**SHORT PROBLEM:** Copy out exactly the lines from the start of the data to the line containing "GAP between them.". Include both.
= = = = = = =
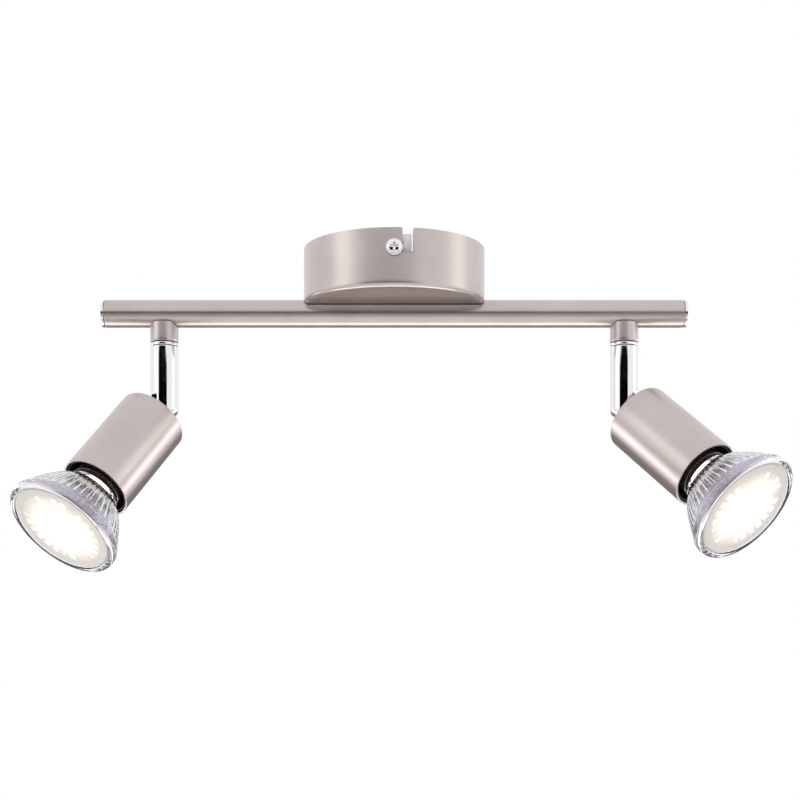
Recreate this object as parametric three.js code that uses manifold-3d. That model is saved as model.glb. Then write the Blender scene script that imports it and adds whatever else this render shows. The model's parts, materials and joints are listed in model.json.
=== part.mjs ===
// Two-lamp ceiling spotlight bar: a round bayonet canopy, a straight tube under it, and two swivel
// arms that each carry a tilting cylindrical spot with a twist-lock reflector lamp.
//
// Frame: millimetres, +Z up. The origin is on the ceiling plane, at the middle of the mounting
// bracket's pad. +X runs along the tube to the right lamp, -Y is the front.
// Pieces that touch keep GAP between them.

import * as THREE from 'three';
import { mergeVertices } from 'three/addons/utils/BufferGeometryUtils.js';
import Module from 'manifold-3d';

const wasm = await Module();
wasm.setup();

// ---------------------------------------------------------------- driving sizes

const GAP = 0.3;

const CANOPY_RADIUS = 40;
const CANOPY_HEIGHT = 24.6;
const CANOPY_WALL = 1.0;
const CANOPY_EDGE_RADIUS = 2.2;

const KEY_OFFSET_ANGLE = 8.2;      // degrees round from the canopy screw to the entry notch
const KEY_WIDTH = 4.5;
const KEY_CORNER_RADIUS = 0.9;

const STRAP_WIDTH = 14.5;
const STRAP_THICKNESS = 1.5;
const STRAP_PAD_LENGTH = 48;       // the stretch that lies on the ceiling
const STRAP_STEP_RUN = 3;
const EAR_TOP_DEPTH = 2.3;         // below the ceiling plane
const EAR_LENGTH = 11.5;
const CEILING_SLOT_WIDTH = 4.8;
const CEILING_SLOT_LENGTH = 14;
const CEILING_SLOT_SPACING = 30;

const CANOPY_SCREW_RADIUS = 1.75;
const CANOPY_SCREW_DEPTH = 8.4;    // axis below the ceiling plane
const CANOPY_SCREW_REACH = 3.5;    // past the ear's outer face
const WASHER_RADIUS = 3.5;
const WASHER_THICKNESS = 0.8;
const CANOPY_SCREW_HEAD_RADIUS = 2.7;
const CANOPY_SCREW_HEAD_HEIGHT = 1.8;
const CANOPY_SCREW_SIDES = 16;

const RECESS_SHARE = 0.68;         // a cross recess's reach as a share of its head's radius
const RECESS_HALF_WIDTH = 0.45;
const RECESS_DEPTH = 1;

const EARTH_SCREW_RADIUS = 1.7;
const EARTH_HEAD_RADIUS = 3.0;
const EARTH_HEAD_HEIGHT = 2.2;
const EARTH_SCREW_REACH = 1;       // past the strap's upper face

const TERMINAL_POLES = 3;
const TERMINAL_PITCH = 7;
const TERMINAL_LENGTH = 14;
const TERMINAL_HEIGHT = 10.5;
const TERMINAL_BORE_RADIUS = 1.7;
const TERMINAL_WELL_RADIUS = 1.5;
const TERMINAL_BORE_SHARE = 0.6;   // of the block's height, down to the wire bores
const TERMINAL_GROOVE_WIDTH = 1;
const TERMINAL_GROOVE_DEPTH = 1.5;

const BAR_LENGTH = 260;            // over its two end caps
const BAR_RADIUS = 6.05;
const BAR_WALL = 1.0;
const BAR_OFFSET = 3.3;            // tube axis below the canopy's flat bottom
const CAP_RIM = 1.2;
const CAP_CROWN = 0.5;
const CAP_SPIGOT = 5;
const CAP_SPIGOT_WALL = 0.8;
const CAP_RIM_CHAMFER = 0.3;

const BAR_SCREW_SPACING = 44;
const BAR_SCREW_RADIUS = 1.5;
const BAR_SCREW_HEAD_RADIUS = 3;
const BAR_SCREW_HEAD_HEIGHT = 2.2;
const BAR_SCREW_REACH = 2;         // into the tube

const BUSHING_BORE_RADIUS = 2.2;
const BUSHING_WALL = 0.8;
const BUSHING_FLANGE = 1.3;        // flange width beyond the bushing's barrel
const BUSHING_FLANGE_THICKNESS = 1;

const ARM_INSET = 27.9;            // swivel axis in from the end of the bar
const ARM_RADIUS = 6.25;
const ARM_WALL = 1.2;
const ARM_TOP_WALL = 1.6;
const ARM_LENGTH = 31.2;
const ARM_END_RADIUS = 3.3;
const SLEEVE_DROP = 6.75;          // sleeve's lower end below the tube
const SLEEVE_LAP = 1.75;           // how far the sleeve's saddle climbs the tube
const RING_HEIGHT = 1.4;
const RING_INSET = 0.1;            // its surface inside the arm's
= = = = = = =
**SOLUTION TO THIS TASK:**
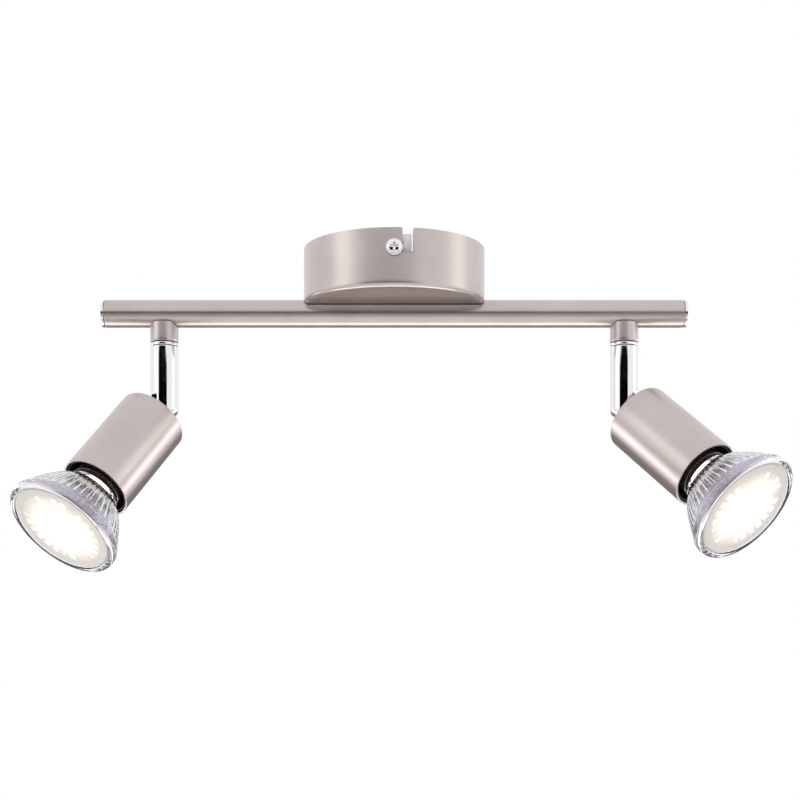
Recreate this object as parametric three.js code that uses manifold-3d. That model is saved as model.glb. Then write the Blender scene script that imports it and adds whatever else this render shows. The model's parts, materials and joints are listed in model.json.
=== part.mjs ===
// Two-lamp ceiling spotlight bar: a round bayonet canopy, a straight tube under it, and two swivel
// arms that each carry a tilting cylindrical spot with a twist-lock reflector lamp.
//
// Frame: millimetres, +Z up. The origin is on the ceiling plane, at the middle of the mounting
// bracket's pad. +X runs along the tube to the right lamp, -Y is the front.
// Pieces that touch keep GAP between them.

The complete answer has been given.